Exercise brief:
Set down the material once more, exactly as it appears.

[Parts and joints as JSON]
--*--

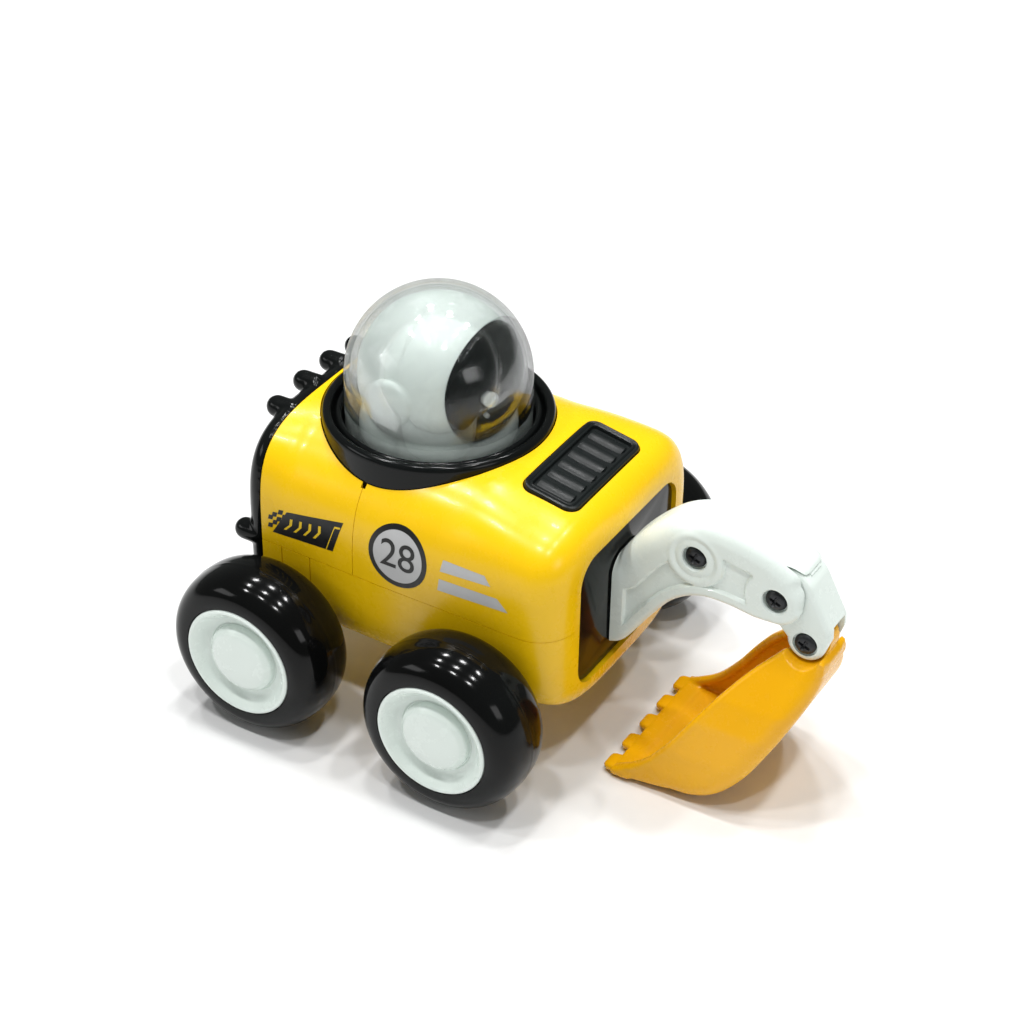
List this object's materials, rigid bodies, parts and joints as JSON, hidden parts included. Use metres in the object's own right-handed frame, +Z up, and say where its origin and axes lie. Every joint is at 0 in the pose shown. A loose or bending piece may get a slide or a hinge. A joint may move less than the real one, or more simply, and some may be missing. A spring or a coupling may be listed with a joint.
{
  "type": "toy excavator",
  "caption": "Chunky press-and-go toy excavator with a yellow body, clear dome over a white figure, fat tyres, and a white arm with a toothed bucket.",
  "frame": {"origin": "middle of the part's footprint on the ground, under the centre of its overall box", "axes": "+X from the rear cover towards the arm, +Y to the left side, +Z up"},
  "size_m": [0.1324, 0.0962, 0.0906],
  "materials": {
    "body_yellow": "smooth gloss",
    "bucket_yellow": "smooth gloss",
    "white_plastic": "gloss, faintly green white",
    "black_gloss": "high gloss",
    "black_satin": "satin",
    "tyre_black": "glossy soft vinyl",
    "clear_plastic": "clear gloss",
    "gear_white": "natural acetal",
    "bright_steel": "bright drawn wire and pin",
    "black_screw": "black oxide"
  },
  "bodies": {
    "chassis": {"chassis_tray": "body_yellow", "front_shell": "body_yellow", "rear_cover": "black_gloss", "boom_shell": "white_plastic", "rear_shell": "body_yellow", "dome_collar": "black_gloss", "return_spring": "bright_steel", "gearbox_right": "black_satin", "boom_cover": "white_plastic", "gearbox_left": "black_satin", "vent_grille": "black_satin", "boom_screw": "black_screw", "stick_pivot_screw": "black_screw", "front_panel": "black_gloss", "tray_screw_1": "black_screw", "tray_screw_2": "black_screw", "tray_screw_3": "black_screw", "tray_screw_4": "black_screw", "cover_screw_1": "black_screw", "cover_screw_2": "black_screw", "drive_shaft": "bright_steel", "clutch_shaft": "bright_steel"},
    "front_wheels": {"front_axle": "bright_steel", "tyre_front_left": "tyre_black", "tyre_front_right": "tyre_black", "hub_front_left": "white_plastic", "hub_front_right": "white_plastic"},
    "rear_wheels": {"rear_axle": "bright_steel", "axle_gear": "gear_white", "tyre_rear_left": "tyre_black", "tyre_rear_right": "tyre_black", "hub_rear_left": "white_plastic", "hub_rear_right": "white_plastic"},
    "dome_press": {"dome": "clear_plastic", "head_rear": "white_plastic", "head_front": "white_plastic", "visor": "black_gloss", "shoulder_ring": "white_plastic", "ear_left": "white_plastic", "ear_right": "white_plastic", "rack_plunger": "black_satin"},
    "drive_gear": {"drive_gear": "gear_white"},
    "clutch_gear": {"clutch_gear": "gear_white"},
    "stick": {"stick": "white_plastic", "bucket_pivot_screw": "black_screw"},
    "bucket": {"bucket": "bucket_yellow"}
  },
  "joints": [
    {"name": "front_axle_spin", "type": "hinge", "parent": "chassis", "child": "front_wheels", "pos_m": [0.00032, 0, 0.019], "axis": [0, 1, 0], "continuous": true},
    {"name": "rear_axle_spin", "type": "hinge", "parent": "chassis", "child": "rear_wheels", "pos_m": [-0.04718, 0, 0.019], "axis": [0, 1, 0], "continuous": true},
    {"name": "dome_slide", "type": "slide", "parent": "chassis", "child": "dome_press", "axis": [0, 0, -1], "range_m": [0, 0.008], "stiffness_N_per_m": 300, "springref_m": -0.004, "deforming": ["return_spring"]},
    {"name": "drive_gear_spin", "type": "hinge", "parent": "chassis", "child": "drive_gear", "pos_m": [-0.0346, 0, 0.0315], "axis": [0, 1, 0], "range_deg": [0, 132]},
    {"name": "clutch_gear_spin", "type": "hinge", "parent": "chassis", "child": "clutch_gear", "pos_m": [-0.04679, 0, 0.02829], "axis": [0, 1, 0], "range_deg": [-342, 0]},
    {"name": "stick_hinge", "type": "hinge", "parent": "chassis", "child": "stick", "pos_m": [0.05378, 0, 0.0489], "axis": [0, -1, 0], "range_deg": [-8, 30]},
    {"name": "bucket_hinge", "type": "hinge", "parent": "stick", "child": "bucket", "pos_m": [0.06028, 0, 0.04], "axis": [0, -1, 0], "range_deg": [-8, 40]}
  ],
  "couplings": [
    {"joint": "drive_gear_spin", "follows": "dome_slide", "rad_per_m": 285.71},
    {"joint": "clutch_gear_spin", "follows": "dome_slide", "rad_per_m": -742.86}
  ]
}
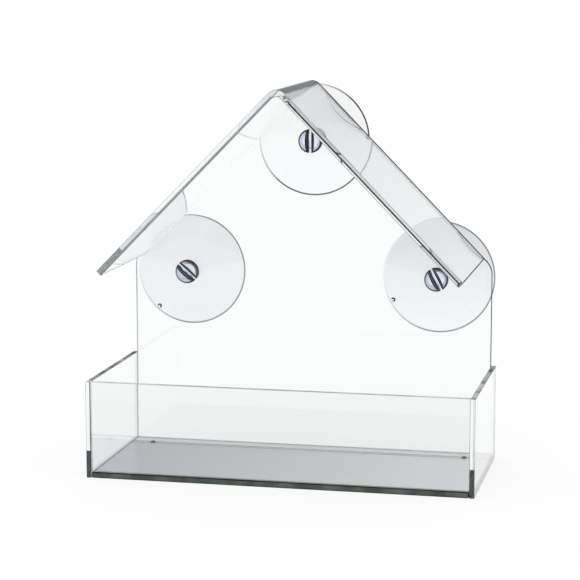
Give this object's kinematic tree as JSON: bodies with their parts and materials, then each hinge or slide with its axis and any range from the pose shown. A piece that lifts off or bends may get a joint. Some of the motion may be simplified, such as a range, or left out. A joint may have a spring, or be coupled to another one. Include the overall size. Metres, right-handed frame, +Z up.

--*--

Written solution:
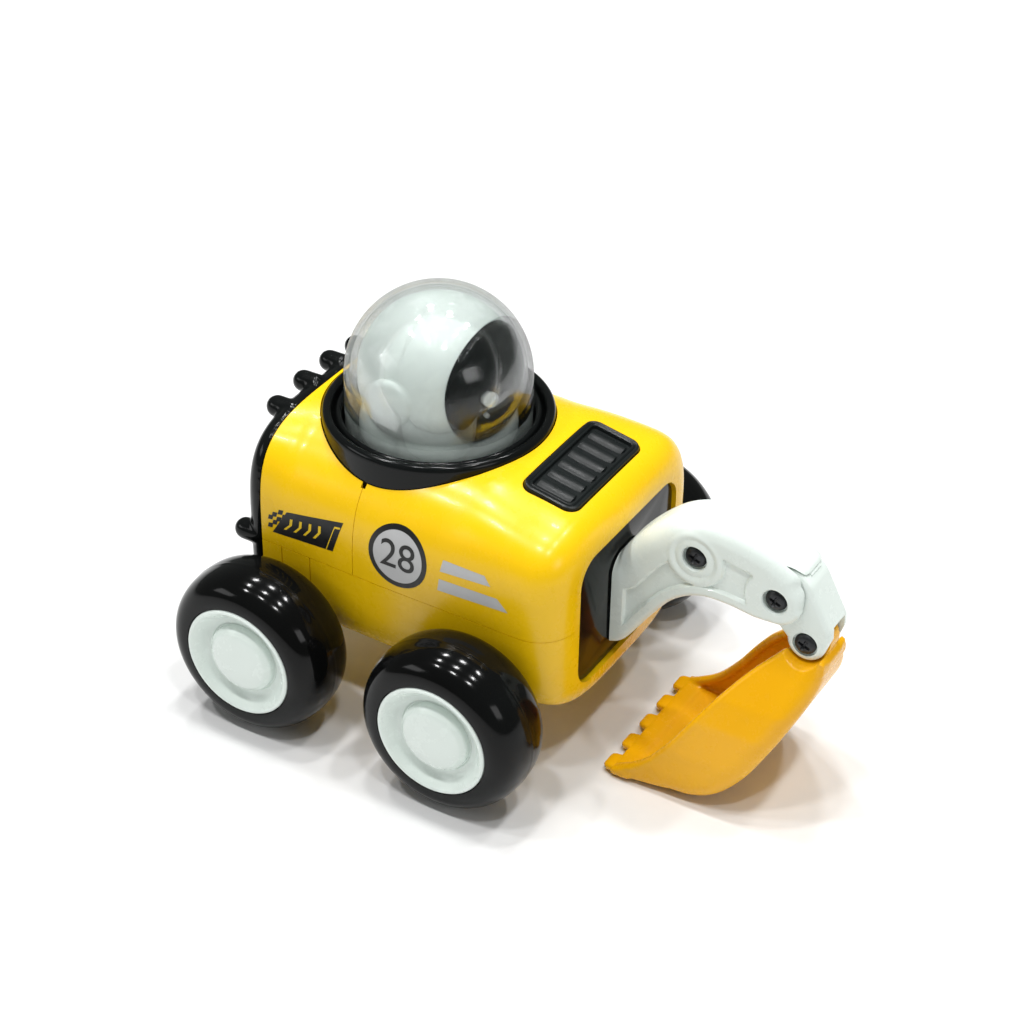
List this object's materials, rigid bodies, parts and joints as JSON, hidden parts included. Use metres in the object's own right-handed frame, +Z up, and say where its origin and axes lie. Every joint is at 0 in the pose shown. A loose or bending piece may get a slide or a hinge. A joint may move less than the real one, or more simply, and some may be missing. A spring or a coupling may be listed with a joint.
{
  "type": "toy excavator",
  "caption": "Chunky press-and-go toy excavator with a yellow body, clear dome over a white figure, fat tyres, and a white arm with a toothed bucket.",
  "frame": {"origin": "middle of the part's footprint on the ground, under the centre of its overall box", "axes": "+X from the rear cover towards the arm, +Y to the left side, +Z up"},
  "size_m": [0.1324, 0.0962, 0.0906],
  "materials": {
    "body_yellow": "smooth gloss",
    "bucket_yellow": "smooth gloss",
    "white_plastic": "gloss, faintly green white",
    "black_gloss": "high gloss",
    "black_satin": "satin",
    "tyre_black": "glossy soft vinyl",
    "clear_plastic": "clear gloss",
    "gear_white": "natural acetal",
    "bright_steel": "bright drawn wire and pin",
    "black_screw": "black oxide"
  },
  "bodies": {
    "chassis": {"chassis_tray": "body_yellow", "front_shell": "body_yellow", "rear_cover": "black_gloss", "boom_shell": "white_plastic", "rear_shell": "body_yellow", "dome_collar": "black_gloss", "return_spring": "bright_steel", "gearbox_right": "black_satin", "boom_cover": "white_plastic", "gearbox_left": "black_satin", "vent_grille": "black_satin", "boom_screw": "black_screw", "stick_pivot_screw": "black_screw", "front_panel": "black_gloss", "tray_screw_1": "black_screw", "tray_screw_2": "black_screw", "tray_screw_3": "black_screw", "tray_screw_4": "black_screw", "cover_screw_1": "black_screw", "cover_screw_2": "black_screw", "drive_shaft": "bright_steel", "clutch_shaft": "bright_steel"},
    "front_wheels": {"front_axle": "bright_steel", "tyre_front_left": "tyre_black", "tyre_front_right": "tyre_black", "hub_front_left": "white_plastic", "hub_front_right": "white_plastic"},
    "rear_wheels": {"rear_axle": "bright_steel", "axle_gear": "gear_white", "tyre_rear_left": "tyre_black", "tyre_rear_right": "tyre_black", "hub_rear_left": "white_plastic", "hub_rear_right": "white_plastic"},
    "dome_press": {"dome": "clear_plastic", "head_rear": "white_plastic", "head_front": "white_plastic", "visor": "black_gloss", "shoulder_ring": "white_plastic", "ear_left": "white_plastic", "ear_right": "white_plastic", "rack_plunger": "black_satin"},
    "drive_gear": {"drive_gear": "gear_white"},
    "clutch_gear": {"clutch_gear": "gear_white"},
    "stick": {"stick": "white_plastic", "bucket_pivot_screw": "black_screw"},
    "bucket": {"bucket": "bucket_yellow"}
  },
  "joints": [
    {"name": "front_axle_spin", "type": "hinge", "parent": "chassis", "child": "front_wheels", "pos_m": [0.00032, 0, 0.019], "axis": [0, 1, 0], "continuous": true},
    {"name": "rear_axle_spin", "type": "hinge", "parent": "chassis", "child": "rear_wheels", "pos_m": [-0.04718, 0, 0.019], "axis": [0, 1, 0], "continuous": true},
    {"name": "dome_slide", "type": "slide", "parent": "chassis", "child": "dome_press", "axis": [0, 0, -1], "range_m": [0, 0.008], "stiffness_N_per_m": 300, "springref_m": -0.004, "deforming": ["return_spring"]},
    {"name": "drive_gear_spin", "type": "hinge", "parent": "chassis", "child": "drive_gear", "pos_m": [-0.0346, 0, 0.0315], "axis": [0, 1, 0], "range_deg": [0, 132]},
    {"name": "clutch_gear_spin", "type": "hinge", "parent": "chassis", "child": "clutch_gear", "pos_m": [-0.04679, 0, 0.02829], "axis": [0, 1, 0], "range_deg": [-342, 0]},
    {"name": "stick_hinge", "type": "hinge", "parent": "chassis", "child": "stick", "pos_m": [0.05378, 0, 0.0489], "axis": [0, -1, 0], "range_deg": [-8, 30]},
    {"name": "bucket_hinge", "type": "hinge", "parent": "stick", "child": "bucket", "pos_m": [0.06028, 0, 0.04], "axis": [0, -1, 0], "range_deg": [-8, 40]}
  ],
  "couplings": [
    {"joint": "drive_gear_spin", "follows": "dome_slide", "rad_per_m": 285.71},
    {"joint": "clutch_gear_spin", "follows": "dome_slide", "rad_per_m": -742.86}
  ]
}
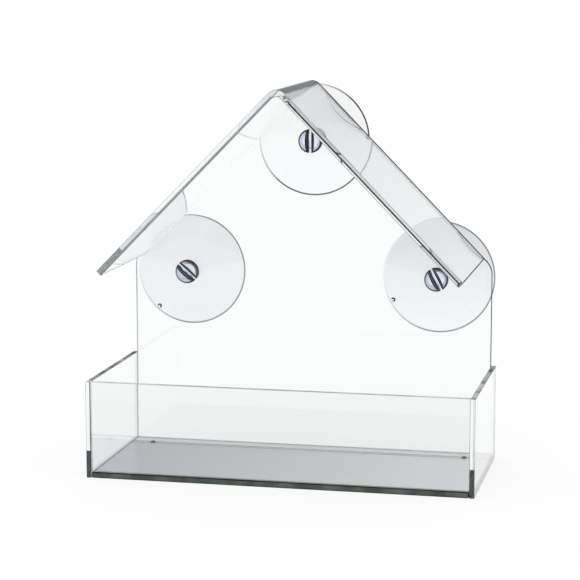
Give this object's kinematic tree as JSON: bodies with their parts and materials, then each hinge or slide with its axis and any range from the pose shown. A piece that lifts off or bends may get a joint. Some of the motion may be simplified, such as a range, or left out. A joint may have a spring, or be coupled to another one. Include the overall size. Metres, right-handed frame, +Z up.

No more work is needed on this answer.